- DATASET EXTRACT:

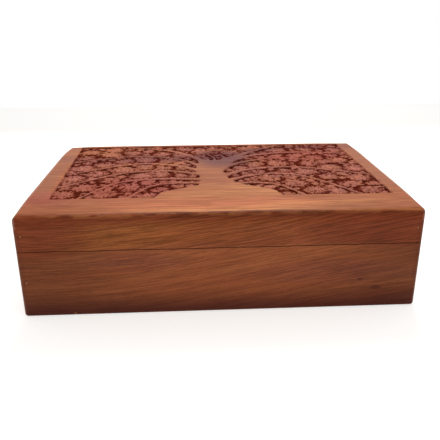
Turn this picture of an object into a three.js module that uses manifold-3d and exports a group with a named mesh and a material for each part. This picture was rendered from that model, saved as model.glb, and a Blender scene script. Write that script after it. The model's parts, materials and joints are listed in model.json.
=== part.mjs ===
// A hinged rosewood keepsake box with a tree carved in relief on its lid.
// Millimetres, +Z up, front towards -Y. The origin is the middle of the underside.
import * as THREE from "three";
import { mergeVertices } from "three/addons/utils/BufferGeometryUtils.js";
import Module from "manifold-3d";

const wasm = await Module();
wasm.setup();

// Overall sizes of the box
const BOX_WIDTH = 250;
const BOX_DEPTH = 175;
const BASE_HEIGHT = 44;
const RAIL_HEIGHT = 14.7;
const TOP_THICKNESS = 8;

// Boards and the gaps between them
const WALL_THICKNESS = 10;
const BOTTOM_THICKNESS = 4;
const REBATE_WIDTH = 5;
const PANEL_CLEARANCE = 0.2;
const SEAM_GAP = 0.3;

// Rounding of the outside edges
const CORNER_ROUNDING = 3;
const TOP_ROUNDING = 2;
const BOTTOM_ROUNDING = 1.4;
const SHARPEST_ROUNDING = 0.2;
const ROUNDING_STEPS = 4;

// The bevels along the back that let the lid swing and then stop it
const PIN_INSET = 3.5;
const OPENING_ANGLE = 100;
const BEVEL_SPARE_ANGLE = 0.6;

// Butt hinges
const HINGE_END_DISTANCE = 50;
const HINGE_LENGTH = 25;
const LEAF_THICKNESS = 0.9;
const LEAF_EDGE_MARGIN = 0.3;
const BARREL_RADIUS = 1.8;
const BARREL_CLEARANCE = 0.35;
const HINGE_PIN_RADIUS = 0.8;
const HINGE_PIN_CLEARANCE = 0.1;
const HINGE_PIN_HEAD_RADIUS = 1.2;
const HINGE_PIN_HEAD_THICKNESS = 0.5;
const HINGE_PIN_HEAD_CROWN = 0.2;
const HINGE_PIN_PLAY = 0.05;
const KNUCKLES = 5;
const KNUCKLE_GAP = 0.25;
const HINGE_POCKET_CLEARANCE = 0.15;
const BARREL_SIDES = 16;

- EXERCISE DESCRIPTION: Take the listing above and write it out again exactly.

- OUTPUT FOR THIS EXERCISE:
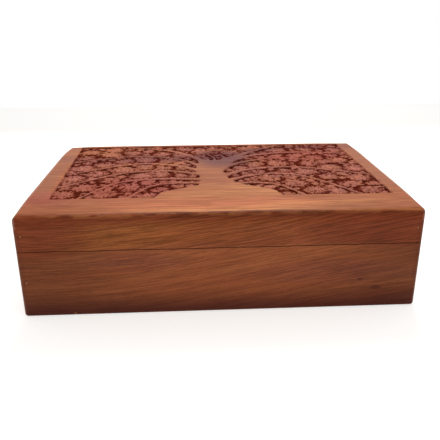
Turn this picture of an object into a three.js module that uses manifold-3d and exports a group with a named mesh and a material for each part. This picture was rendered from that model, saved as model.glb, and a Blender scene script. Write that script after it. The model's parts, materials and joints are listed in model.json.
=== part.mjs ===
// A hinged rosewood keepsake box with a tree carved in relief on its lid.
// Millimetres, +Z up, front towards -Y. The origin is the middle of the underside.
import * as THREE from "three";
import { mergeVertices } from "three/addons/utils/BufferGeometryUtils.js";
import Module from "manifold-3d";

const wasm = await Module();
wasm.setup();

// Overall sizes of the box
const BOX_WIDTH = 250;
const BOX_DEPTH = 175;
const BASE_HEIGHT = 44;
const RAIL_HEIGHT = 14.7;
const TOP_THICKNESS = 8;

// Boards and the gaps between them
const WALL_THICKNESS = 10;
const BOTTOM_THICKNESS = 4;
const REBATE_WIDTH = 5;
const PANEL_CLEARANCE = 0.2;
const SEAM_GAP = 0.3;

// Rounding of the outside edges
const CORNER_ROUNDING = 3;
const TOP_ROUNDING = 2;
const BOTTOM_ROUNDING = 1.4;
const SHARPEST_ROUNDING = 0.2;
const ROUNDING_STEPS = 4;

// The bevels along the back that let the lid swing and then stop it
const PIN_INSET = 3.5;
const OPENING_ANGLE = 100;
const BEVEL_SPARE_ANGLE = 0.6;

// Butt hinges
const HINGE_END_DISTANCE = 50;
const HINGE_LENGTH = 25;
const LEAF_THICKNESS = 0.9;
const LEAF_EDGE_MARGIN = 0.3;
const BARREL_RADIUS = 1.8;
const BARREL_CLEARANCE = 0.35;
const HINGE_PIN_RADIUS = 0.8;
const HINGE_PIN_CLEARANCE = 0.1;
const HINGE_PIN_HEAD_RADIUS = 1.2;
const HINGE_PIN_HEAD_THICKNESS = 0.5;
const HINGE_PIN_HEAD_CROWN = 0.2;
const HINGE_PIN_PLAY = 0.05;
const KNUCKLES = 5;
const KNUCKLE_GAP = 0.25;
const HINGE_POCKET_CLEARANCE = 0.15;
const BARREL_SIDES = 16;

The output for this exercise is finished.